INFORMATION SUPPLIED>
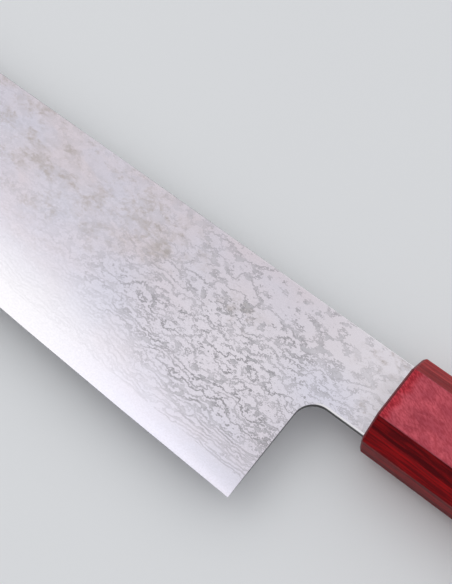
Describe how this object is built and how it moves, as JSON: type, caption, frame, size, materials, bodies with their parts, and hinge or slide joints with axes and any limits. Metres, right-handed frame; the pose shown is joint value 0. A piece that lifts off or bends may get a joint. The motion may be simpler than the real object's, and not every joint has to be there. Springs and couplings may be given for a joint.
{
  "type": "kiritsuke knife",
  "caption": "Kiritsuke kitchen knife: layered double-bevel blade with a clipped tip and hidden tang, in an octagonal laminated-wood handle whose ferrule and body meet on a dowel.",
  "frame": {"origin": "middle of the bounding box's floor; the handle's lower side facet lies on the floor along its rear end", "axes": "+X from the tip to the butt, -Y the way the cutting edge faces, +Y the spine, +Z out of the blade's left face"},
  "size_m": [0.365, 0.051, 0.0205],
  "materials": {
    "core_steel": "fine satin, polished towards the cutting edge",
    "damascus_cladding": "etched layered steel with a pale and grey cloud and contour pattern, satin",
    "red_pakkawood": "red resin-laminated wood, satin, with fine fibre and layer lines",
    "dowel_wood": "plain pale hardwood, turned",
    "resin": "cured clear amber epoxy"
  },
  "bodies": {
    "root": {"core_steel": "core_steel", "left_cladding": "damascus_cladding", "right_cladding": "damascus_cladding", "ferrule": "red_pakkawood", "handle_body": "red_pakkawood", "dowel": "dowel_wood", "tang_bedding": "resin"}
  },
  "joints": []
}
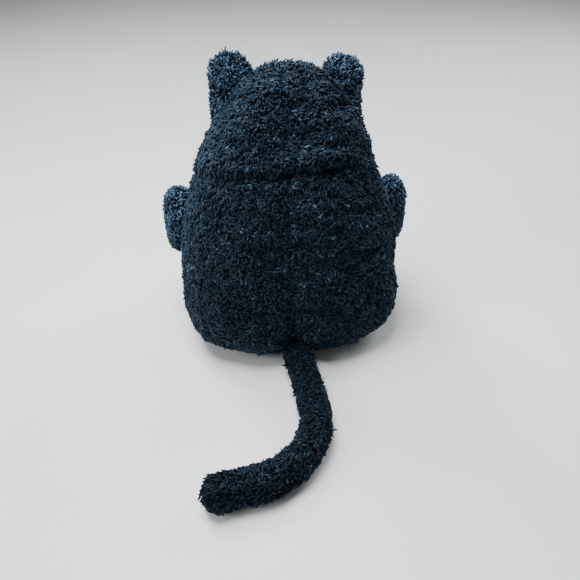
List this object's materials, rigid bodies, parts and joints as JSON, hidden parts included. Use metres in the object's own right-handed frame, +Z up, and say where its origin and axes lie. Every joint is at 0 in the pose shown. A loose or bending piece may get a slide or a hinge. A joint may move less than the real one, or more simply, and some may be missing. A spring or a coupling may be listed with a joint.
{
  "type": "plush cat",
  "caption": "Sitting stuffed toy cat with curly pile, weighted flat base, soft poseable head, ears, arms, legs and a tail curled on the floor behind it.",
  "frame": {"origin": "middle of the flat base, on the surface the cat sits on", "axes": "+Z up; the face looks along -Y and the tail leaves along +Y; the cat's own left is +X"},
  "size_m": [0.2338, 0.3401, 0.262],
  "materials": {
    "fur": "short dense curly pile, black with a blue cast",
    "belly_fur": "short dense curly pile, black with a blue cast",
    "face_fur": "short clipped pile, black",
    "sole_fabric": "short brushed plush",
    "ear_fabric": "short brushed plush",
    "base_fabric": "woven polyester",
    "filling": "polyester fibre",
    "bag_cloth": "thin woven cloth",
    "pellet": "loose plastic pellets",
    "washer_plastic": "moulded",
    "eye_plastic": "polished dome, dark pupil",
    "nose_plastic": "satin",
    "thread": "twisted embroidery thread"
  },
  "bodies": {
    "torso": {"body_back_left": "fur", "body_back_right": "fur", "body_front": "belly_fur", "base_panel": "base_fabric", "body_stuffing": "filling", "pellet_bag": "bag_cloth", "pellets": "pellet"},
    "head": {"head_back_left": "fur", "head_back_right": "fur", "face_panel": "face_fur", "head_stuffing": "filling", "muzzle": "face_fur", "nose": "nose_plastic", "nose_washer": "washer_plastic", "mouth_stitching": "thread", "eye_left": "eye_plastic", "eye_right": "eye_plastic", "eye_washer_left": "washer_plastic", "eye_washer_right": "washer_plastic"},
    "ear_left": {"ear_back_left": "fur", "ear_lining_left": "ear_fabric", "ear_stuffing_left": "filling"},
    "arm_left": {"arm_outer_left": "fur", "arm_inner_left": "fur", "arm_stuffing_left": "filling"},
    "leg_left": {"leg_skin_left": "fur", "sole_left": "sole_fabric", "leg_stuffing_left": "filling"},
    "ear_right": {"ear_back_right": "fur", "ear_lining_right": "ear_fabric", "ear_stuffing_right": "filling"},
    "arm_right": {"arm_outer_right": "fur", "arm_inner_right": "fur", "arm_stuffing_right": "filling"},
    "leg_right": {"leg_skin_right": "fur", "sole_right": "sole_fabric", "leg_stuffing_right": "filling"},
    "tail_root": {"tail_root_skin": "fur", "tail_root_stuffing": "filling"},
    "tail_mid": {"tail_mid_skin": "fur", "tail_mid_stuffing": "filling"},
    "tail_bend": {"tail_bend_upper": "fur", "tail_bend_under": "fur", "tail_bend_stuffing": "filling"},
    "tail_tip": {"tail_tip_upper": "fur", "tail_tip_under": "fur", "tail_tip_stuffing": "filling"}
  },
  "joints": [
    {"name": "head_nod", "type": "hinge", "parent": "torso", "child": "head", "pos_m": [0, -0.008, 0.196], "axis": [1, 0, 0], "range_deg": [-10, 10], "stiffness_Nm_per_rad": 1.5},
    {"name": "ear_left_flex", "type": "hinge", "parent": "head", "child": "ear_left", "pos_m": [0.046, -0.009, 0.2335], "axis": [0.766, 0, -0.6428], "range_deg": [-25, 25], "stiffness_Nm_per_rad": 0.03},
    {"name": "ear_right_flex", "type": "hinge", "parent": "head", "child": "ear_right", "pos_m": [-0.046, -0.009, 0.2335], "axis": [0.766, 0, 0.6428], "range_deg": [-25, 25], "stiffness_Nm_per_rad": 0.03},
    {"name": "arm_left_swing", "type": "hinge", "parent": "torso", "child": "arm_left", "pos_m": [0.099, -0.014, 0.128], "axis": [0.9945, 0, 0.1045], "range_deg": [-60, 10], "stiffness_Nm_per_rad": 0.06},
    {"name": "arm_right_swing", "type": "hinge", "parent": "torso", "child": "arm_right", "pos_m": [-0.099, -0.014, 0.128], "axis": [0.9945, 0, -0.1045], "range_deg": [-60, 10], "stiffness_Nm_per_rad": 0.06},
    {"name": "leg_left_lift", "type": "hinge", "parent": "torso", "child": "leg_left", "pos_m": [0.046, -0.048, 0.027], "axis": [0.9781, 0.2079, 0], "range_deg": [-25, 0], "stiffness_Nm_per_rad": 0.1},
    {"name": "leg_right_lift", "type": "hinge", "parent": "torso", "child": "leg_right", "pos_m": [-0.046, -0.048, 0.027], "axis": [0.9781, -0.2079, 0], "range_deg": [-25, 0], "stiffness_Nm_per_rad": 0.1},
    {"name": "tail_root_lift", "type": "hinge", "parent": "torso", "child": "tail_root", "pos_m": [-0.002, 0.066, 0.014], "axis": [0.9903, 0.1392, 0], "range_deg": [0, 25], "stiffness_Nm_per_rad": 0.1},
    {"name": "tail_mid_sweep", "type": "hinge", "parent": "tail_root", "child": "tail_mid", "pos_m": [-0.00701, 0.10165, 0.014], "axis": [0, 0, 1], "range_deg": [-25, 30], "stiffness_Nm_per_rad": 0.06},
    {"name": "tail_bend_sweep", "type": "hinge", "parent": "tail_mid", "child": "tail_bend", "pos_m": [-0.01202, 0.1373, 0.014], "axis": [0, 0, 1], "range_deg": [-20, 30], "stiffness_Nm_per_rad": 0.05},
    {"name": "tail_tip_sweep", "type": "hinge", "parent": "tail_bend", "child": "tail_tip", "pos_m": [-0.00078, 0.18237, 0.014], "axis": [0, 0, 1], "range_deg": [-25, 40], "stiffness_Nm_per_rad": 0.04}
  ]
}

REQUIREMENTS> Exactly reproduce all of the entries above.

COMPLETE ANSWER>
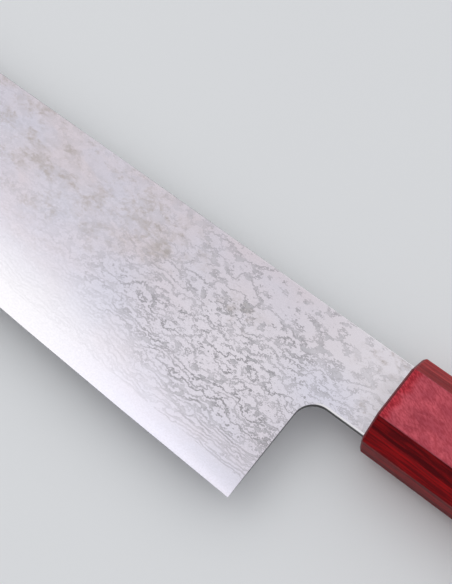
Describe how this object is built and how it moves, as JSON: type, caption, frame, size, materials, bodies with their parts, and hinge or slide joints with axes and any limits. Metres, right-handed frame; the pose shown is joint value 0. A piece that lifts off or bends may get a joint. The motion may be simpler than the real object's, and not every joint has to be there. Springs and couplings may be given for a joint.
{
  "type": "kiritsuke knife",
  "caption": "Kiritsuke kitchen knife: layered double-bevel blade with a clipped tip and hidden tang, in an octagonal laminated-wood handle whose ferrule and body meet on a dowel.",
  "frame": {"origin": "middle of the bounding box's floor; the handle's lower side facet lies on the floor along its rear end", "axes": "+X from the tip to the butt, -Y the way the cutting edge faces, +Y the spine, +Z out of the blade's left face"},
  "size_m": [0.365, 0.051, 0.0205],
  "materials": {
    "core_steel": "fine satin, polished towards the cutting edge",
    "damascus_cladding": "etched layered steel with a pale and grey cloud and contour pattern, satin",
    "red_pakkawood": "red resin-laminated wood, satin, with fine fibre and layer lines",
    "dowel_wood": "plain pale hardwood, turned",
    "resin": "cured clear amber epoxy"
  },
  "bodies": {
    "root": {"core_steel": "core_steel", "left_cladding": "damascus_cladding", "right_cladding": "damascus_cladding", "ferrule": "red_pakkawood", "handle_body": "red_pakkawood", "dowel": "dowel_wood", "tang_bedding": "resin"}
  },
  "joints": []
}
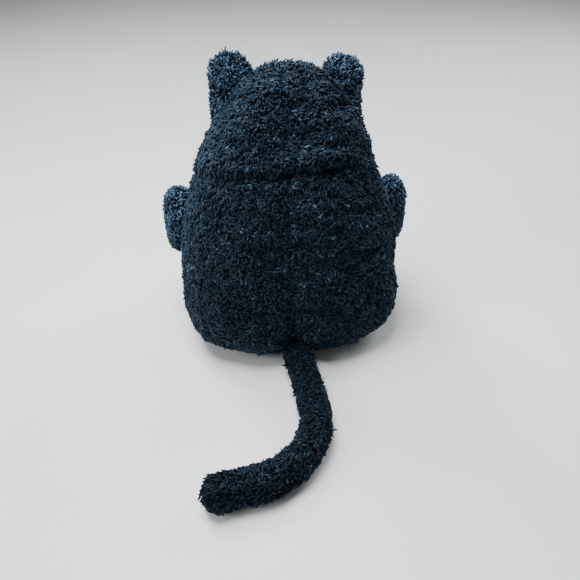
List this object's materials, rigid bodies, parts and joints as JSON, hidden parts included. Use metres in the object's own right-handed frame, +Z up, and say where its origin and axes lie. Every joint is at 0 in the pose shown. A loose or bending piece may get a slide or a hinge. A joint may move less than the real one, or more simply, and some may be missing. A spring or a coupling may be listed with a joint.
{
  "type": "plush cat",
  "caption": "Sitting stuffed toy cat with curly pile, weighted flat base, soft poseable head, ears, arms, legs and a tail curled on the floor behind it.",
  "frame": {"origin": "middle of the flat base, on the surface the cat sits on", "axes": "+Z up; the face looks along -Y and the tail leaves along +Y; the cat's own left is +X"},
  "size_m": [0.2338, 0.3401, 0.262],
  "materials": {
    "fur": "short dense curly pile, black with a blue cast",
    "belly_fur": "short dense curly pile, black with a blue cast",
    "face_fur": "short clipped pile, black",
    "sole_fabric": "short brushed plush",
    "ear_fabric": "short brushed plush",
    "base_fabric": "woven polyester",
    "filling": "polyester fibre",
    "bag_cloth": "thin woven cloth",
    "pellet": "loose plastic pellets",
    "washer_plastic": "moulded",
    "eye_plastic": "polished dome, dark pupil",
    "nose_plastic": "satin",
    "thread": "twisted embroidery thread"
  },
  "bodies": {
    "torso": {"body_back_left": "fur", "body_back_right": "fur", "body_front": "belly_fur", "base_panel": "base_fabric", "body_stuffing": "filling", "pellet_bag": "bag_cloth", "pellets": "pellet"},
    "head": {"head_back_left": "fur", "head_back_right": "fur", "face_panel": "face_fur", "head_stuffing": "filling", "muzzle": "face_fur", "nose": "nose_plastic", "nose_washer": "washer_plastic", "mouth_stitching": "thread", "eye_left": "eye_plastic", "eye_right": "eye_plastic", "eye_washer_left": "washer_plastic", "eye_washer_right": "washer_plastic"},
    "ear_left": {"ear_back_left": "fur", "ear_lining_left": "ear_fabric", "ear_stuffing_left": "filling"},
    "arm_left": {"arm_outer_left": "fur", "arm_inner_left": "fur", "arm_stuffing_left": "filling"},
    "leg_left": {"leg_skin_left": "fur", "sole_left": "sole_fabric", "leg_stuffing_left": "filling"},
    "ear_right": {"ear_back_right": "fur", "ear_lining_right": "ear_fabric", "ear_stuffing_right": "filling"},
    "arm_right": {"arm_outer_right": "fur", "arm_inner_right": "fur", "arm_stuffing_right": "filling"},
    "leg_right": {"leg_skin_right": "fur", "sole_right": "sole_fabric", "leg_stuffing_right": "filling"},
    "tail_root": {"tail_root_skin": "fur", "tail_root_stuffing": "filling"},
    "tail_mid": {"tail_mid_skin": "fur", "tail_mid_stuffing": "filling"},
    "tail_bend": {"tail_bend_upper": "fur", "tail_bend_under": "fur", "tail_bend_stuffing": "filling"},
    "tail_tip": {"tail_tip_upper": "fur", "tail_tip_under": "fur", "tail_tip_stuffing": "filling"}
  },
  "joints": [
    {"name": "head_nod", "type": "hinge", "parent": "torso", "child": "head", "pos_m": [0, -0.008, 0.196], "axis": [1, 0, 0], "range_deg": [-10, 10], "stiffness_Nm_per_rad": 1.5},
    {"name": "ear_left_flex", "type": "hinge", "parent": "head", "child": "ear_left", "pos_m": [0.046, -0.009, 0.2335], "axis": [0.766, 0, -0.6428], "range_deg": [-25, 25], "stiffness_Nm_per_rad": 0.03},
    {"name": "ear_right_flex", "type": "hinge", "parent": "head", "child": "ear_right", "pos_m": [-0.046, -0.009, 0.2335], "axis": [0.766, 0, 0.6428], "range_deg": [-25, 25], "stiffness_Nm_per_rad": 0.03},
    {"name": "arm_left_swing", "type": "hinge", "parent": "torso", "child": "arm_left", "pos_m": [0.099, -0.014, 0.128], "axis": [0.9945, 0, 0.1045], "range_deg": [-60, 10], "stiffness_Nm_per_rad": 0.06},
    {"name": "arm_right_swing", "type": "hinge", "parent": "torso", "child": "arm_right", "pos_m": [-0.099, -0.014, 0.128], "axis": [0.9945, 0, -0.1045], "range_deg": [-60, 10], "stiffness_Nm_per_rad": 0.06},
    {"name": "leg_left_lift", "type": "hinge", "parent": "torso", "child": "leg_left", "pos_m": [0.046, -0.048, 0.027], "axis": [0.9781, 0.2079, 0], "range_deg": [-25, 0], "stiffness_Nm_per_rad": 0.1},
    {"name": "leg_right_lift", "type": "hinge", "parent": "torso", "child": "leg_right", "pos_m": [-0.046, -0.048, 0.027], "axis": [0.9781, -0.2079, 0], "range_deg": [-25, 0], "stiffness_Nm_per_rad": 0.1},
    {"name": "tail_root_lift", "type": "hinge", "parent": "torso", "child": "tail_root", "pos_m": [-0.002, 0.066, 0.014], "axis": [0.9903, 0.1392, 0], "range_deg": [0, 25], "stiffness_Nm_per_rad": 0.1},
    {"name": "tail_mid_sweep", "type": "hinge", "parent": "tail_root", "child": "tail_mid", "pos_m": [-0.00701, 0.10165, 0.014], "axis": [0, 0, 1], "range_deg": [-25, 30], "stiffness_Nm_per_rad": 0.06},
    {"name": "tail_bend_sweep", "type": "hinge", "parent": "tail_mid", "child": "tail_bend", "pos_m": [-0.01202, 0.1373, 0.014], "axis": [0, 0, 1], "range_deg": [-20, 30], "stiffness_Nm_per_rad": 0.05},
    {"name": "tail_tip_sweep", "type": "hinge", "parent": "tail_bend", "child": "tail_tip", "pos_m": [-0.00078, 0.18237, 0.014], "axis": [0, 0, 1], "range_deg": [-25, 40], "stiffness_Nm_per_rad": 0.04}
  ]
}